A pragmatic modernization roadmap starts by identifying high-friction workflows such as order synchronization, inventory visibility, and returns processing. These are usually the areas where manual intervention, delayed data synchronization, and customer service escalations are most visible. By modernizing these flows first, organizations can improve operational ROI while building reusable integration capabilities for broader enterprise service architecture.
Operational visibility and resilience cannot be afterthoughts
Retail integration failures are often discovered by customers before IT teams see them. That is why enterprise observability systems should be embedded into the integration architecture. Every order, inventory event, shipment update, and refund transaction should be traceable across APIs, middleware, queues, and downstream systems. Business and technical teams need shared visibility into transaction state, exception categories, processing latency, and SLA adherence.
Operational resilience also requires explicit design choices. Idempotent APIs prevent duplicate order creation during retries. Event replay supports recovery after downstream outages. Dead-letter queues isolate malformed payloads without stopping the entire workflow. Compensation logic helps reverse or correct partial transactions when one system succeeds and another fails. These controls are essential for enterprise workflow coordination in high-volume retail environments.
Executive recommendations for scalable retail platform integration
- Treat retail integration as enterprise orchestration, not connector deployment. Align architecture decisions with order-to-cash, returns, customer service, and financial control workflows.

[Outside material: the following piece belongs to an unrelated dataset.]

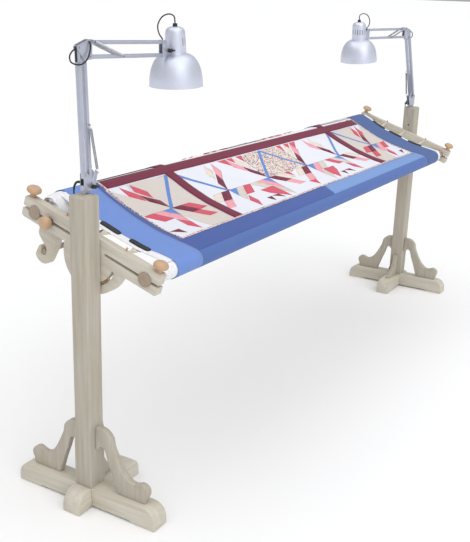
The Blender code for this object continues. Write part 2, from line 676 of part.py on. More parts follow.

- Create an API governance model that standardizes contracts, security, versioning, observability, and ownership across ERP, CRM, fulfillment, and SaaS platforms.
- Use middleware as a strategic interoperability layer to decouple channels from ERP complexity and support phased cloud ERP modernization.
- Adopt event-driven enterprise systems for inventory, shipment, and customer state changes where latency and scale make batch synchronization inadequate.
- Invest in operational visibility dashboards that combine technical telemetry with business process metrics such as order aging, exception rates, and fulfillment latency.
- Prioritize resilience patterns including retries, idempotency, replay, compensation, and queue-based buffering for peak retail periods and partner outages.
The business case for connected enterprise systems in retail
The ROI of retail platform API integration is not limited to lower development effort. The larger value comes from workflow consistency across revenue, service, and fulfillment operations. When ERP, CRM, and fulfillment systems remain synchronized, retailers reduce order fallout, improve inventory accuracy, shorten customer service resolution times, and strengthen financial reconciliation. These gains directly affect margin protection, customer retention, and operational scalability.
Connected enterprise systems also create strategic flexibility. Retailers can add new channels, onboard logistics partners, migrate ERP modules, or launch regional operating models with less disruption because the interoperability architecture is already governed and modular. That is the real modernization advantage: not just integration that works today, but enterprise connectivity architecture that supports continuous change.